Since arriving in this country four months ago, the most frequently

asked question has been, ’what’s the difference between advertising in

the US and advertising in the UK?’



So far, my answer has been, not much.



Yeah, there are quirks in the language. I’ve yet to hear the word

vindaloo in a US commercial. And I still don’t understand the freeze

frame thing at the end of films here.



Otherwise, the 80-20 rule seems to apply.
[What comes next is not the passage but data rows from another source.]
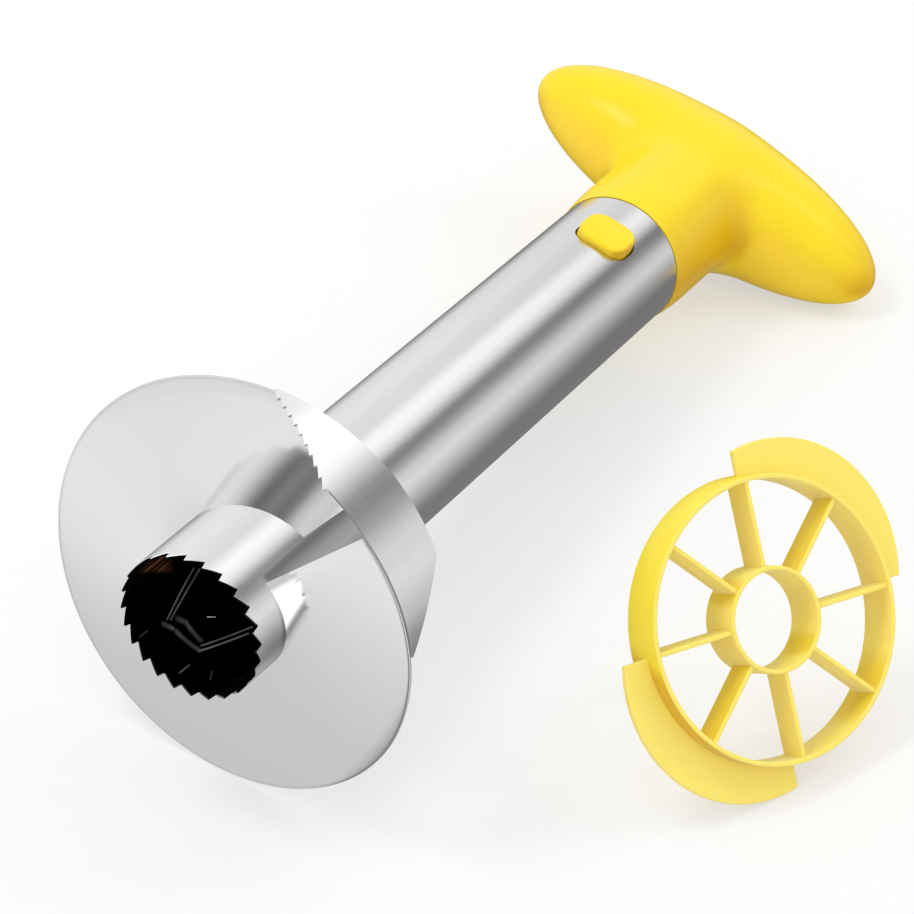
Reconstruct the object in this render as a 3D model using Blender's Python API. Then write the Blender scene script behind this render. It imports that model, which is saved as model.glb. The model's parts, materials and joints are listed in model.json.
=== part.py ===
"""A pineapple corer slicer lying on a worktop, with its wedge ring beside it.

The corer is modelled upright about its own axis: the tube's axis is local Z, with the
toothed mouth at the low end and the handle at the high end, local X points out of the
release button that shows, and local Y runs along the handle's bar. A parent empty lays
it down on the rim of its blade and the bar of its handle.

The wedge ring is modelled flat about its own axis and stood up by a second empty.
"""

from math import asin, atan2, cos, hypot, pi, radians, sin, sqrt

import bmesh
import bpy
from mathutils import Matrix, Vector

# Clearances and the overrun of every cut
FIT_GAP = 0.0003
CUT_OVERRUN = 0.002

# Coring tube
TUBE_RADIUS = 0.01625
TUBE_WALL = 0.0006
MOUTH_Z = -0.0066
TUBE_SHOWN_END_Z = 0.1778
TUBE_SEAT_DEPTH = 0.006
MOUTH_TOOTH_COUNT = 24
MOUTH_TOOTH_DEPTH = 0.002
MOUTH_TOOTH_TURN_SHARE = 0.46
TOOTH_STEPS_SHARE = (0.0, 0.12, 0.41, 0.70)

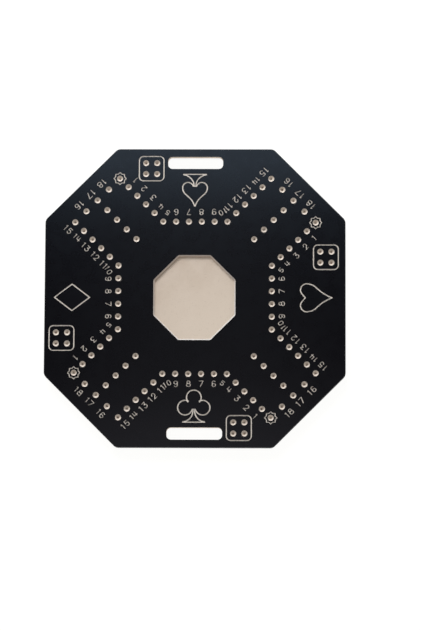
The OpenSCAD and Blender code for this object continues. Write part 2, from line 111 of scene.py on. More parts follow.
class NodeSheet:
    """A node tree with short calls for the few nodes that the finishes share."""

    def __init__(self, owner: bpy.types.Material | bpy.types.World) -> None:
        """Empties the owner's tree.

        Args:
            owner: The material or world whose nodes are written.
        """
        owner.use_nodes = True
        self.tree = owner.node_tree
        self.tree.nodes.clear()

    def add(self, kind: str, **settings: object) -> bpy.types.Node:
        """Adds a node.

        Args:
            kind: Blender's name of the node type.
            **settings: Properties of the node.

        Returns:
            The new node.
        """
        node = self.tree.nodes.new(kind)
        for name, value in settings.items():
            setattr(node, name, value)
        return node

    def link(self, source: Socket, target: Socket) -> None:
        """Joins two sockets.

        Args:
            source: The output that gives the value.
            target: The input that takes it.
        """
        self.tree.links.new(source, target)

    def place(self) -> Socket:
        """Returns the surface point in the board's own frame, in metres."""
        return self.add("ShaderNodeTexCoord").outputs["Object"]

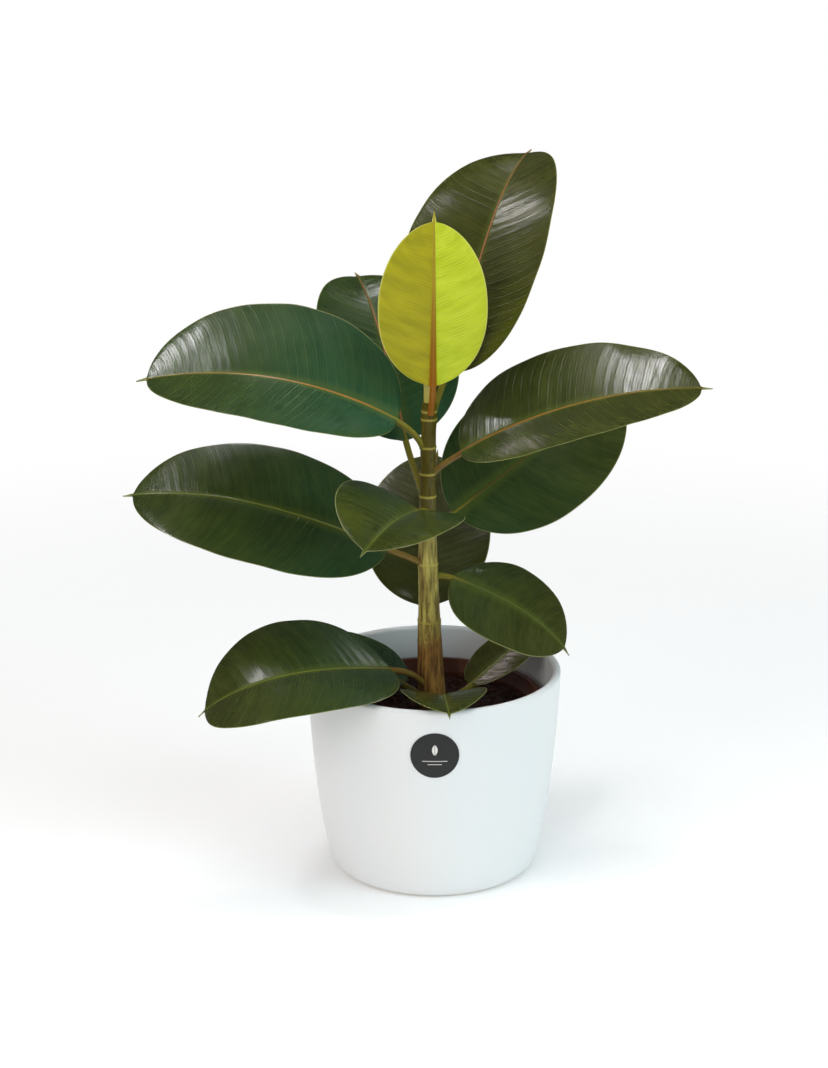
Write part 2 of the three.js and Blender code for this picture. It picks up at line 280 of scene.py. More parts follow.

In the US, about 20 per cent of the stuff you see on air is pretty

good.



Of that 20 per cent, a handful are terrific. And the rest pretty much

suck.



My impression is ditto for the UK.



My creative side wants to put the Carling ’football’ spot into the 20

per cent. The film looks good. The art direction is great, although I’m

probably not the best judge of what England looked like before

football.



And I’m always a sucker for leech jokes and flashers. But then my

strategic side kicks in and says, ’football sponsorship aside, does this

have anything to do with beer?’ Is there a link to the product? Not

really. I also strongly identify with the ending. A fan in the bleachers

yells ’Offside!’ Guy next to him says, ’What’s offside?’ His reply, ’I

don’t know.’



Neither do I.



The Iceland work is stupid. Dumb sight gags, weird people doing weird

things. Stupid, stupid, stupid. And that’s exactly what I like about

it.



They just make me laugh. But they also do something else incredibly

important.



They’ve got me paying attention when the buy-one-get-one-free offer

comes up. I have no idea if they are working in the marketplace, but

they are working for me.



Now for the Merrill Lynch campaign. I guess I’m the one who’s

stupid.



I don’t get it. I watched this campaign three times and I still don’t

get it. I showed it to someone else at the agency and he didn’t get

it.



Coincidentally, I had just read about this work in Ad Age or Adweek or

someplace, and it sounded interesting. It’s entitled ’human

achievement’.



Noble words. Anytime you have a bank or brokerage or technology brand,

human is a good place to play. But I’m left clueless as to what human

achievement has to do with Merrill Lynch. Technology in the hands of

genius is wonderful, it claims. Is Merrill Lynch full of geniuses? Are

they the missing heroes? Apartheid’s abolished. The Berlin Wall has come

down.



Does that mean more people are free to invest in stock markets? Someone

help me here. Anyone.



On to the British Heart Foundation. When you do public service

advertising, you better get it right. If you don’t touch some kind of

emotional chord with people, you’ll pretty much be dismissed as yet

another do-good organisation after a donation or something. To me, this

one gets it wrong. It’s well constructed. It’s logical. And it’s

truthful in its insight of how people think they’re too young to have a

heart attack. But I don’t feel anything when I watch it. Compare it with

the gut-wrenching NSPCC commercial that’s running now and you’ll see

what I mean.



The COI Magistrates print campaign had to be translated to me. We don’t

have magistrates in the US. Once it was explained that magistrates tend

to be retired colonels, I understood what was going on. And my reaction

is, oops, your strategy is showing. Is it enough to just say that anyone

can be a magistrate? Or should the ads find a way to make me want to be

a magistrate?



I vote for the latter.



Lastly, and almost leastly, there’s the shrink-to-fit Mercedes A-class

spot. Big Mercedes in the desert. Little girl with hose. Big Mercedes

drives into stylised car wash, comes out a smaller Mercedes. OK? I’ll

give the agency the benefit of the doubt and assume they got a lot of

help from the client on this one. The music is cool though.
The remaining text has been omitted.